**DIRECTIONS:** Count how many lines in the material below hold the word "Identity"; the reply is that number alone.

- - - -

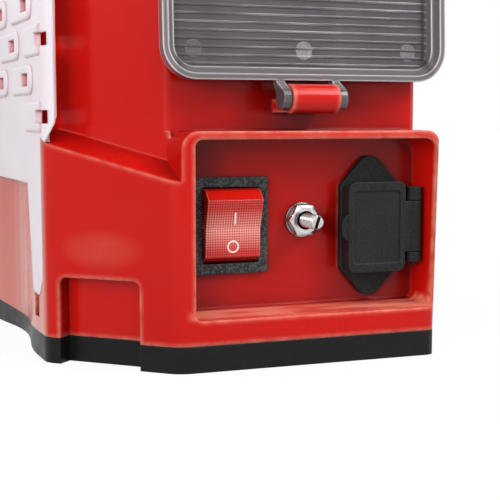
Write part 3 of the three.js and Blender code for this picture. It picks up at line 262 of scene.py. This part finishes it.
def seen_rays(tree):
    """1 for rays that show a surface or its reflection, 0 for rays that light the object."""
    light_path = tree.nodes.new("ShaderNodeLightPath")
    seen = light_path.outputs["Is Camera Ray"]
    for kind in ("Is Glossy Ray", "Is Transmission Ray"):
        larger = tree.nodes.new("ShaderNodeMath")
        larger.operation = "MAXIMUM"
        tree.links.new(seen, larger.inputs[0])
        tree.links.new(light_path.outputs[kind], larger.inputs[1])
        seen = larger.outputs[0]
    return seen


# ------------------------------------------------------------------ the cabinet's plastics
def red_plastic():
    """Glossy moulded plastic: slow waves, painted shade in the hollows and on the recess's inner
    face, painted highlights on its edges, flank, sill and long side.
    """
    made = Shader("red_shell", srgb(202, 19, 11), 0.2, Specular_IOR_Level=0.16,
                  Coat_Weight=0.25, Coat_IOR=1.25, Coat_Roughness=0.08)
    slow = made.noise(14, 2.0)
    plain = made.blend_color(made.spread(slow, 0, 1), srgb(196, 17, 10), srgb(208, 22, 13))
    # Painted shade: darker red in hollows of 16 mm reach, except on faces turned to the left, and
    # partly on the recess's inner face.
    open_side = made.spread(made.facing("X"), 1, 0, -0.5, -0.1)
    out_of_hollows = made.either(made.spread(made.hollows(16 * MM), 0, 1, 0.3, 0.8), open_side)
    open_to_light = made.both(out_of_hollows, made.spread(recess_floor(made), 1, 0.6, 0, 1))
    shaded = made.blend_color(open_to_light, srgb(118, 9, 7), plain)
    # Painted highlights and reflections: pale along the outward edges, an oval on the flank,
    # streaks on the sill and a sheen on the long side.
    painted_highlights = made.either(made.painted_edge_highlight(1.8 * MM, 1.0, 0.95), painted_flank_reflection(made),
                       painted_sill_highlight(made), painted_side_sheen(made))
    made.paint(made.blend_color(painted_highlights, shaded, srgb(242, 142, 120)))
    made.rough(made.spread(made.noise(60, 4.0), 0.16, 0.28))
    made.round_edges(1.5 * MM)
    made.bump(slow, 0.25, 0.0015)
    made.bump(made.noise(900, 2.0), 0.05, 0.0002)
    return made.material


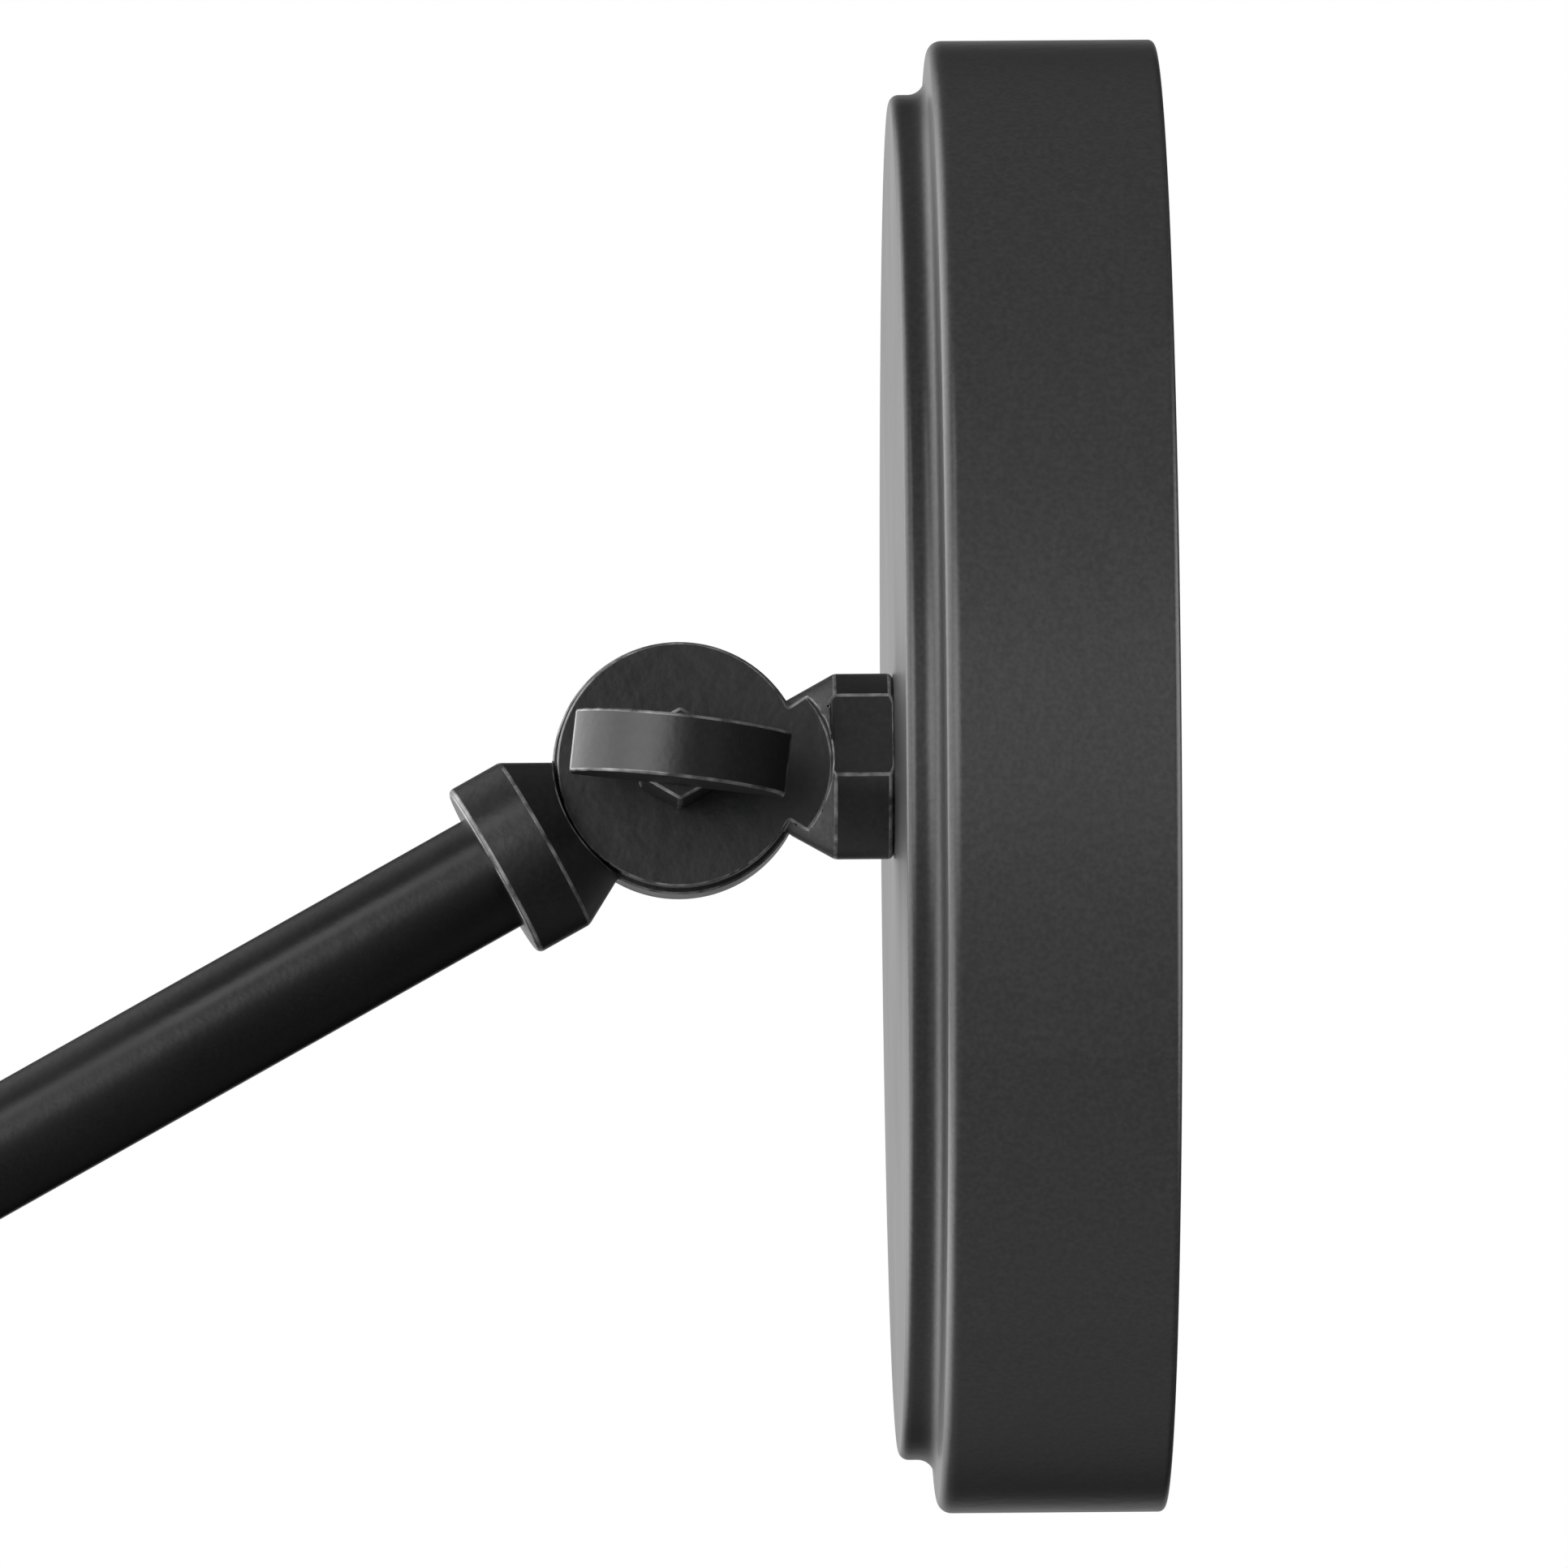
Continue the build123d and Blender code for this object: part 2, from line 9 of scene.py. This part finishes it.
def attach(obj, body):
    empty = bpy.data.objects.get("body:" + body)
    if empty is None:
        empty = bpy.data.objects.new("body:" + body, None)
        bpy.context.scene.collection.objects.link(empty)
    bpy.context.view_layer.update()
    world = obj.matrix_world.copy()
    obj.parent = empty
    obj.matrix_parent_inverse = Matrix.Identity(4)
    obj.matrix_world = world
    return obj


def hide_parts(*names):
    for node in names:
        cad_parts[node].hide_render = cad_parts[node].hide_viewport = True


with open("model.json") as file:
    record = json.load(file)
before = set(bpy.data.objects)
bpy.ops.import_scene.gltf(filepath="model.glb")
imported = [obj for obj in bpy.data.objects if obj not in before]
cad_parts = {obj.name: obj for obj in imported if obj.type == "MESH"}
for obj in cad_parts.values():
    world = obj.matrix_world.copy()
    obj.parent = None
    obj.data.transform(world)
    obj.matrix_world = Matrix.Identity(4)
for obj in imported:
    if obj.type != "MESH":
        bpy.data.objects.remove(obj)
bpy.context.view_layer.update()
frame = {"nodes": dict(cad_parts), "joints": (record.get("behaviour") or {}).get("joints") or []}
mm = 0.001


def jointPlace(name):
    return Vector(next(j["pos_m"] for j in frame["joints"] if j["name"] == name))


shoulderPivot = jointPlace("shoulder_tilt")
elbowPivot = jointPlace("elbow_fold")
headPivot = jointPlace("head_tilt")
print("frame: three pivots and", len(frame["nodes"]), "nodes")

camera = {                  # metres
    "distance": 3.0,        # from the arm's plane
    "aside": -0.0275,       # from the head knuckle
    "below": 0.2844,
    "aimAside": 0.0139,
    "aimBelow": 0.00213,
    "viewWidth": 0.20775,   # of the arm's plane that fits across the picture
    "sensor": 36,           # mm
    "sees": 50,             # how far
}


def addCamera():
    place = headPivot + Vector((camera["aside"], -camera["distance"], -camera["below"]))
    aim = headPivot + Vector((camera["aimAside"], 0, -camera["aimBelow"]))
    data = bpy.data.cameras.new("camera")
    data.sensor_width = camera["sensor"]
    data.lens = data.sensor_width * (aim - place).length / camera["viewWidth"]
    data.clip_end = camera["sees"]
    eye = bpy.data.objects.new("camera", data)
    eye.location = place
    eye.rotation_euler = (aim - place).to_track_quat("-Z", "Y").to_euler()
    bpy.context.scene.collection.objects.link(eye)
    bpy.context.scene.camera = eye


addCamera()
print("camera set")

# A glow brightens the room round one direction. It starts at the first cosine of the angle
# from that direction and is full at the second; the last number is how bright it is there.
studio = {
    "floorDrop": 0.75,      # below the wall mount
    "floorSize": 9.0,
    "floorColour": (0.80, 0.80, 0.79, 1),
    "floorRoughness": 0.8,
    "roomDark": 0.01,
    "wallBelow": 0.42,      # the pale room a sharp mirror shows, low down
    "wallAbove": 0.92,      # and high up
    "wallSpan": 0.55,       # how far up and down it goes on changing
    "glows": [
        ((-0.96, 0.26, 0.05), 0.45, 0.92, 3.20),    # broad window behind the wall mount
        ((-0.55, -0.83, 0.10), 0.86, 0.99, 4.30),   # soft box to the camera's left
        ((0.92, -0.39, 0.00), 0.72, 0.95, 4.20),    # window in front of the glass
        ((-0.10, -0.99, 0.00), 0.70, 1.00, 0.20),   # a little from the camera
        ((0.00, 0.99, 0.05), 0.93, 1.00, 0.88),     # backdrop
        ((-0.35, 0.00, 0.94), 0.30, 1.00, 0.12),    # ceiling
        ((-0.45, 0.00, -0.89), 0.30, 1.00, 0.40),   # ground
    ],
    "keyPower": 7,
    "keySize": 0.9,
    "keyPlace": (-1.17, -1.86, 2.05),
}


def addMapRange(tree, value, low, high, start, end, smooth=False):
    ramp = tree.nodes.new("ShaderNodeMapRange")
    if smooth:
        ramp.interpolation_type = "SMOOTHSTEP"
    ramp.inputs["From Min"].default_value = start
    ramp.inputs["From Max"].default_value = end
    ramp.inputs["To Min"].default_value = low
    ramp.inputs["To Max"].default_value = high
    tree.links.new(value, ramp.inputs["Value"])
    return ramp.outputs["Result"]


# the sum of all glows
def addGlows(tree, way):
    light = None
    for direction, start, full, strength in studio["glows"]:
        dot = tree.nodes.new("ShaderNodeVectorMath")
        dot.operation = "DOT_PRODUCT"
        dot.inputs[1].default_value = Vector(direction).normalized()
        tree.links.new(way, dot.inputs[0])
        glow = addMapRange(tree, dot.outputs["Value"], 0, strength, start, full, smooth=True)
        total = tree.nodes.new("ShaderNodeMath")
        total.operation = "ADD"
        total.inputs[1].default_value = studio["roomDark"]
        if light:
            tree.links.new(light, total.inputs[1])
        tree.links.new(glow, total.inputs[0])
        light = total.outputs[0]
    return light


def addRoom():
    world = bpy.data.worlds.new("studio")
    bpy.context.scene.world = world
    world.use_nodes = True
    tree = world.node_tree
    room = tree.nodes["Background"]
    way = tree.nodes.new("ShaderNodeTexCoord").outputs["Generated"]
    tree.links.new(addGlows(tree, way), room.inputs["Color"])
    # the glass shows a pale room, darker towards the ground
    height = tree.nodes.new("ShaderNodeSeparateXYZ")
    tree.links.new(way, height.inputs[0])
    span = studio["wallSpan"]
    up = height.outputs["Z"]
    shade = addMapRange(tree, up, studio["wallBelow"], studio["wallAbove"], -span, span, smooth=True)
    wall = tree.nodes.new("ShaderNodeBackground")
    tree.links.new(shade, wall.inputs["Color"])
    # what lies behind the object is plain white paper
    paper = tree.nodes.new("ShaderNodeBackground")
    paper.inputs["Color"].default_value = (1, 1, 1, 1)
    rays = tree.nodes.new("ShaderNodeLightPath")
    shown = room
    for ray, scenery in (("Is Singular Ray", wall), ("Is Camera Ray", paper)):
        mix = tree.nodes.new("ShaderNodeMixShader")
        tree.links.new(rays.outputs[ray], mix.inputs[0])
        tree.links.new(shown.outputs[0], mix.inputs[1])
        tree.links.new(scenery.outputs[0], mix.inputs[2])
        shown = mix
    tree.links.new(shown.outputs[0], tree.nodes["World Output"].inputs["Surface"])


def addFloor():
    drop = Vector((0, 0, -studio["floorDrop"]))
    bpy.ops.mesh.primitive_plane_add(size=studio["floorSize"], location=drop)
    floor = bpy.context.object
    floor.name = "floor"
    floor.visible_glossy = False
    floor.visible_diffuse = False
    material = bpy.data.materials.new("floorPaint")
    material.use_nodes = True
    shader = material.node_tree.nodes["Principled BSDF"]
    shader.inputs["Base Color"].default_value = studio["floorColour"]
    shader.inputs["Roughness"].default_value = studio["floorRoughness"]
    floor.data.materials.append(material)


def addKeyLight():
    data = bpy.data.lights.new("keyLight", "AREA")
    data.energy = studio["keyPower"]
    data.size = studio["keySize"]
    key = bpy.data.objects.new("keyLight", data)
    key.location = headPivot + Vector(studio["keyPlace"])
    key.rotation_euler = (headPivot - key.location).to_track_quat("-Z", "Y").to_euler()
    bpy.context.scene.collection.objects.link(key)


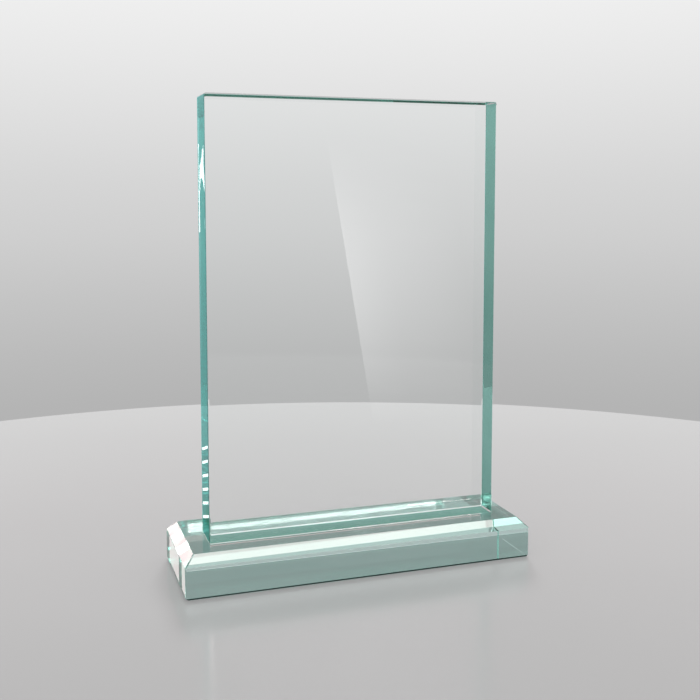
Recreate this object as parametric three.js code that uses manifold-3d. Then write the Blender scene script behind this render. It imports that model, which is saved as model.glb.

- - - -

**ANSWER TO THIS EXERCISE:** 2